执行 student.say(),student实例自己没有say方法,于是沿着原型链在它的原型对象是找到了,但是该原型对象中并没有ear和leg属性,由于该原型对象包含了指向Person原型对象的指针,因此,继续沿着原型链向上查找,在Person的原型对象上找到了ear和leg属性
执行 student.toString(),student实例没有提供该方法,于是沿着原型链逐级向上查找,由于所有引用类型都继承自Object,最终在Object的原型对象上找到了
执行 student.hello(),student实例没有提供该方法,沿着原型链逐级向上查找,都没有找到该方法,因此会报错
注意:
(1)、通过原型链实现继承时,不能使用对象字面量创建原型方法,否则会重写原型链
function Person() { } Person.prototype = { say: function() { console.log('hello world'); } } function Student() { } // 让Student的原型对象等于Person的实例,因此Student的原型对象也包含了指向Person的原型对象的指针 Student.prototype = new Person(); // 使用对象字面量给Student创建原型方法 Student.prototype = { class: 2, grade: 1 } var student = new Student(); student.say(); // Uncaught TypeError: student.say is not a function
此例中,先是把Person的实例赋值给Student的原型对象,构建出了一条图中红色粗线部分显示的原型链。然后,使用对象字面量的方法使得Student的原型对象指向了一个实例对象,切断了原来的原型链,重新构建出图中蓝色粗线部分的原型链,自然就找不到say方法了
(2)、给原型添加方法的代码一定要放在替换原型的语句之后。如子类型重写父类型中的某个方法,或在子类型中添加一个父类型中不存在的方法
function Person() { } Person.prototype = { say: function() { console.log('hello world'); } } function Student() { } // 让Student继承Person Student.prototype = new Person(); // 子类型重写父类型中的方法 Student.prototype.say = function() { console.log(`I'm Iron man`) } // 子类型中添加一个父类型中不存在的方法 Student.prototype.walk = function() { console.log('walk with legs') } var student = new Student(); student.say(); // I'm Iron man student.walk(); // walk with legs
首先确定了Student继承Person这一继承关系,Student原型对象可以读取到Person原型对象中的say方法,然后为Student原型对象添加的重写和新方法,会覆盖掉原来的say方法
function Person() { } Person.prototype = { say: function() { console.log('hello world'); } } function Student() { } // 子类型重写父类型中的方法 Student.prototype.say = function() { console.log(`I'm Iron man`) } // 子类型中添加一个父类型中不存在的方法 Student.prototype.walk = function() { console.log('walk with legs') } // 让Student继承Person Student.prototype = new Person(); var student = new Student(); console.log(Person.prototype.isPrototypeOf(student)); // true student.say(); // hello world student.walk(); // Uncaught TypeError: student.walk is not a function
与前面唯一的区别就是继承关系是在Student原型对象添加方法之后确定的,尽管student实例和Person的原型对象依然在同一条原型链上,但是会用Person原型对象中的属性和方法覆盖掉Student原型对象中的属性和方法,导致输出和前面的不一样
原型链弊端:
(1)、针对属性值是引用类型的情况,当某一个实例对象改变该共享属性时,其它实例也会随之改变
function Person() { this.course = ['chinese', 'math']; } function Student() { } Student.prototype = new Person(); var student1 = new Student(); console.log(student1.course); // ["chinese", "math"] student1.course.push('english'); var student2 = new Student(); console.log(student2.course); // ["chinese", "math", "english"]

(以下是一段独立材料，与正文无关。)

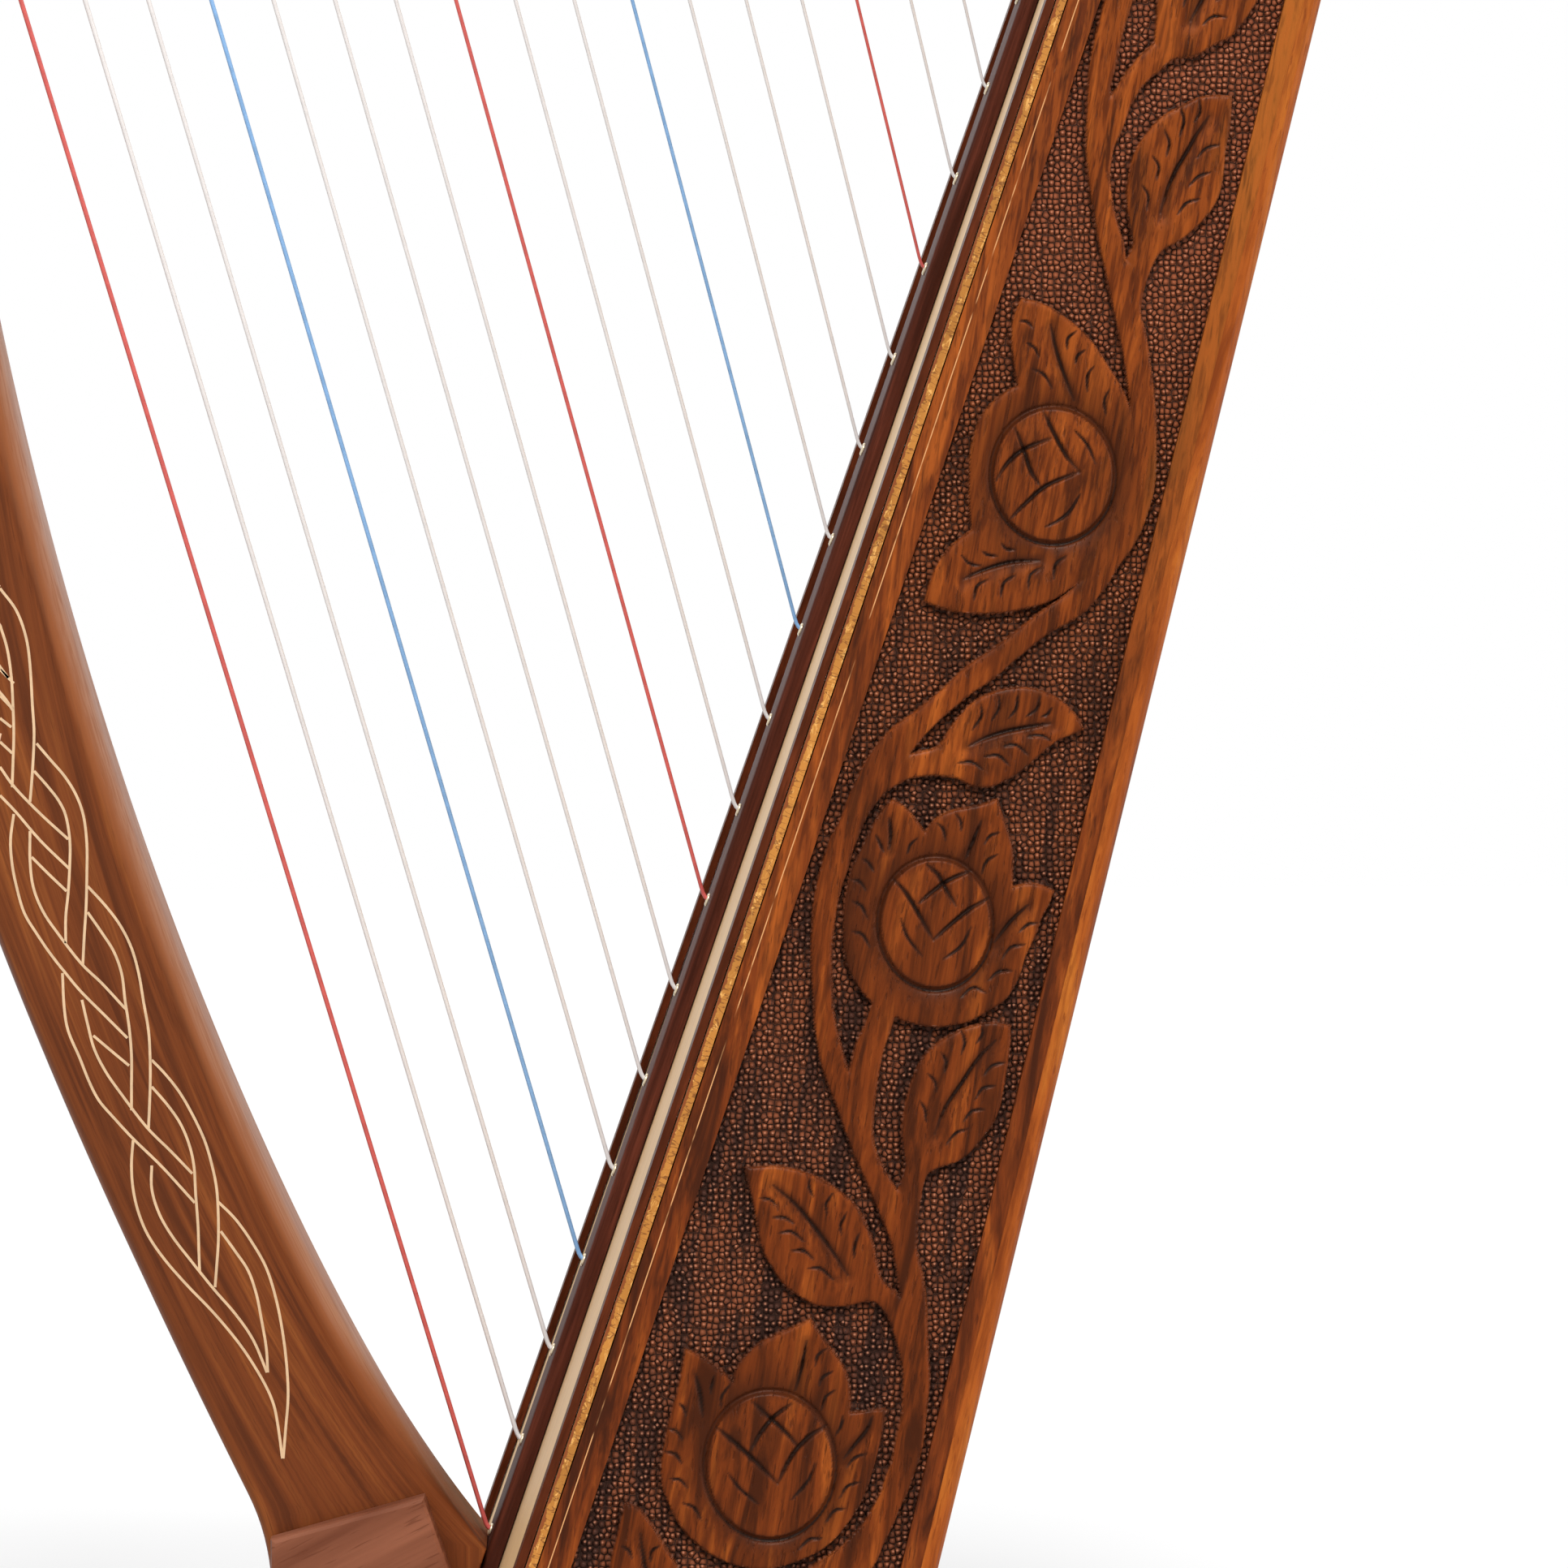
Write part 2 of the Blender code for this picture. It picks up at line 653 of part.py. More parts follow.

(2)、创建子类型的实例时,不能向父类型的构造函数中传递参数。实际上就是一旦给父类型的构造函数传递参数,就会影响所有的实例对象
function Person(name, age) { this.name = name; this.age = age; } function Student() { } // 此处调用父类型的构造函数是需要传参的 Student.prototype = new Person('Bob', 12); var s1 = new Student(); var s2 = new Student(); console.log(s1.name); // Bob console.log(s2.name); // Bob
4-2、借用构造函数
用于解决原型中包含引用类型值所带来的问题
基本思想是在子类型构造函数中调用父类型的构造 函数,通过call()或apply()方法在(将来)新创建的对象上执行构造函数
function Person(name, age) { this.name = name; this.age = age; this.say = function() { console.log(`My name is ${this.name}, I'm ${this.age} years old`) } } function Student(name, age, grade) { Person.call(this, name, age); this.grade = grade; } function Teacher(name, age, height) { Person.apply(this, [name, age]); this.height = height; } var student = new Student("Jim", 9, 4); var teacher = new Teacher('Mr Lee', 33, 1.75); student.say(); // My name is Jim, I'm 9 years old teacher.say(); // My name is Mr Lee, I'm 33 years old
通过这种方式,子类型不仅可以继承父类型,还可以向父类型构造函数传递参数
如何解决原型中包含引用类型值带来的问题?
function Person() { this.course = ['chinese', 'math']; } function Student() { Person.call(this); } var s1 = new Student(); console.log(s1.course); // ["chinese", "math"] s1.course.push('english'); console.log(s1.course); // ["chinese", "math", "english"] var s2 = new Student(); console.log(s2.course); // ["chinese", "math"]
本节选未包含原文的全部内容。